Confidence assessment workflow

When the curator submits a new KE-WP mapping, a 4-question rubric converts their judgement into a High / Medium / Low confidence label:

Question 1: Relationship type

"What is the relationship between the pathway and Key Event?"

Option Meaning
Causative Pathway activity leads to the Key Event (Pathway → KE)
Responsive Key Event triggers pathway activation (KE → Pathway)
Bidirectional Both directions apply
Unclear Relationship exists but direction uncertain

This question populates the connection_type field but does not affect the confidence score.
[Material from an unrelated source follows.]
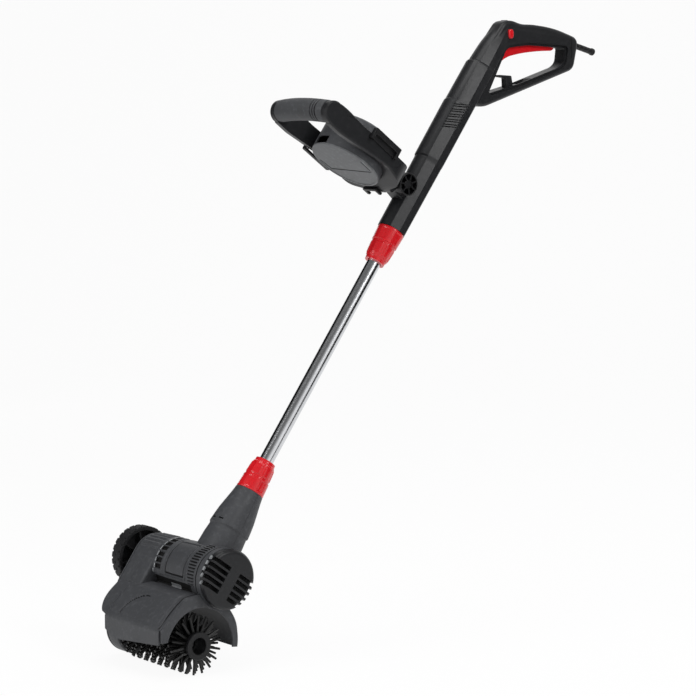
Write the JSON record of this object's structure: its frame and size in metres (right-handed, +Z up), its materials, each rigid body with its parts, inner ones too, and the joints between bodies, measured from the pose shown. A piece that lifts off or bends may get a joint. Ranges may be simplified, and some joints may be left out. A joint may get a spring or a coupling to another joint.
{
  "type": "electric weed brush",
  "caption": "Long handled electric brush for joints between slabs: rear loop grip, tilting front handle, telescopic tube, motor head with a bristle roller under a guard and a guide wheel.",
  "frame": {"origin": "middle of the rear grip", "axes": "+Z up in the working posture, -Y towards the ground ahead, +X towards the free end of the roller; the shaft leans back 36 degrees"},
  "size_m": [0.2946, 1.0277, 1.088],
  "materials": {
    "charcoal": "fine matt moulded",
    "dark": "matt moulded",
    "black": "matt",
    "red": "gloss moulded",
    "grey": "matt moulded",
    "soft": "fine grained",
    "tube": "polished",
    "steel": "machined",
    "copper": "wound wire",
    "brass": "machined"
  },
  "bodies": {
    "upper_unit": {"housing_left": "charcoal", "housing_right": "charcoal", "trigger_pin": "steel", "trigger_spring": "steel", "switch_block": "black", "cable_clamp": "black", "cord_sleeve": "black", "cord_hook": "dark", "tube_collet": "grey"},
    "trigger_lever": {"trigger": "red"},
    "plunger": {"switch_plunger": "grey"},
    "button": {"lock_button": "red"},
    "front_handle": {"front_handle_frame": "charcoal", "front_grip": "soft", "pivot_bolt": "steel", "pivot_nut": "steel", "storage_cup": "dark", "bracket_right": "black", "bracket_left": "black", "bracket_root": "black"},
    "knob": {"pivot_knob": "black"},
    "lid": {"storage_lid": "grey"},
    "collar_upper": {"upper_collar": "red"},
    "lower_unit": {"telescopic_tube": "tube", "tube_end_bush": "black", "head_front_shell": "charcoal", "head_back_shell": "charcoal", "vent_cap": "dark", "gear_cover": "charcoal", "gear_plate": "steel", "stator_core": "steel", "field_coil_front": "copper", "field_coil_back": "copper", "carbon_bridge": "black", "carbon_block_upper": "black", "carbon_block_lower": "black", "rotor_bearing_left": "steel", "rotor_bearing_right": "steel", "idler_axle": "steel", "spindle_bearing_left": "steel", "spindle_bearing_right": "steel", "brush_guard": "charcoal", "wheel_axle": "steel"},
    "collar_lower": {"lower_collar": "red"},
    "brush": {"roller_core": "black", "roller_bolt": "steel", "brush_spindle": "steel", "output_gear": "brass", "bristle_band_1": "black", "bristle_band_2": "black", "bristle_band_3": "black", "bristle_band_4": "black"},
    "idler": {"idler_gear": "steel"},
    "rotor": {"rotor_shaft": "steel", "rotor_core": "steel", "commutator": "copper", "cooling_fan": "black"},
    "wheel": {"guide_wheel": "black"}
  },
  "joints": [
    {"name": "trigger_squeeze", "type": "hinge", "parent": "upper_unit", "child": "trigger_lever", "pos_m": [0, 0.031, -0.0205], "axis": [-1, 0, 0], "range_deg": [0, 4], "stiffness_Nm_per_rad": 1.2, "springref_deg": -11.46, "deforming": ["trigger_spring"]},
    {"name": "plunger_press", "type": "slide", "parent": "upper_unit", "child": "plunger", "axis": [0, 0, 1], "range_m": [0, 0.003]},
    {"name": "lock_press", "type": "slide", "parent": "upper_unit", "child": "button", "axis": [-1, 0, 0], "range_m": [0, 0.003], "stiffness_N_per_m": 400, "springref_m": -0.004},
    {"name": "handle_tilt", "type": "hinge", "parent": "upper_unit", "child": "front_handle", "pos_m": [0, -0.34727, -0.26323], "axis": [1, 0, 0], "range_deg": [-30, 30]},
    {"name": "knob_turn", "type": "hinge", "parent": "front_handle", "child": "knob", "pos_m": [0, -0.34727, -0.26323], "axis": [1, 0, 0], "range_deg": [-170, 170]},
    {"name": "lid_twist", "type": "hinge", "parent": "front_handle", "child": "lid", "pos_m": [0, -0.43464, -0.19975], "axis": [0, 0.5878, 0.809], "range_deg": [0, 30]},
    {"name": "upper_collar_twist", "type": "hinge", "parent": "upper_unit", "child": "collar_upper", "pos_m": [0, -0.3706, -0.3736], "axis": [0, 0.5878, 0.809], "range_deg": [0, 90]},
    {"name": "telescope", "type": "slide", "parent": "upper_unit", "child": "lower_unit", "axis": [0, 0.5878, 0.809], "range_m": [0, 0.18]},
    {"name": "lower_collar_twist", "type": "hinge", "parent": "lower_unit", "child": "collar_lower", "pos_m": [0, -0.64686, -0.75384], "axis": [0, 0.5878, 0.809], "range_deg": [0, 90]},
    {"name": "brush_spin", "type": "hinge", "parent": "lower_unit", "child": "brush", "pos_m": [0, -0.8109, -1.01192], "axis": [1, 0, 0], "continuous": true},
    {"name": "idler_spin", "type": "hinge", "parent": "lower_unit", "child": "idler", "pos_m": [0, -0.78329, -0.95725], "axis": [1, 0, 0], "continuous": true},
    {"name": "rotor_spin", "type": "hinge", "parent": "lower_unit", "child": "rotor", "pos_m": [0, -0.75736, -0.90593], "axis": [1, 0, 0], "continuous": true},
    {"name": "wheel_spin", "type": "hinge", "parent": "lower_unit", "child": "wheel", "pos_m": [0, -0.75736, -0.90593], "axis": [1, 0, 0], "continuous": true}
  ],
  "couplings": [
    {"joint": "plunger_press", "follows": "trigger_squeeze", "m_per_rad": 0.037},
    {"joint": "idler_spin", "follows": "brush_spin", "ratio": -1.8824},
    {"joint": "rotor_spin", "follows": "brush_spin", "ratio": 8.9412}
  ]
}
Question 2: Evidence basis (0–3 points)

"What is the basis for this mapping?"

Option Points When to select
Known connection 3 Published evidence directly supports this mapping
Likely connection 2 Strong inference from your domain knowledge
Possible connection 1 Plausible hypothesis but uncertain
Uncertain connection 0 No clear basis for the connection

Answer based on what you already know; no new literature search is required at this stage.

Question 3: Pathway specificity (0–2 points)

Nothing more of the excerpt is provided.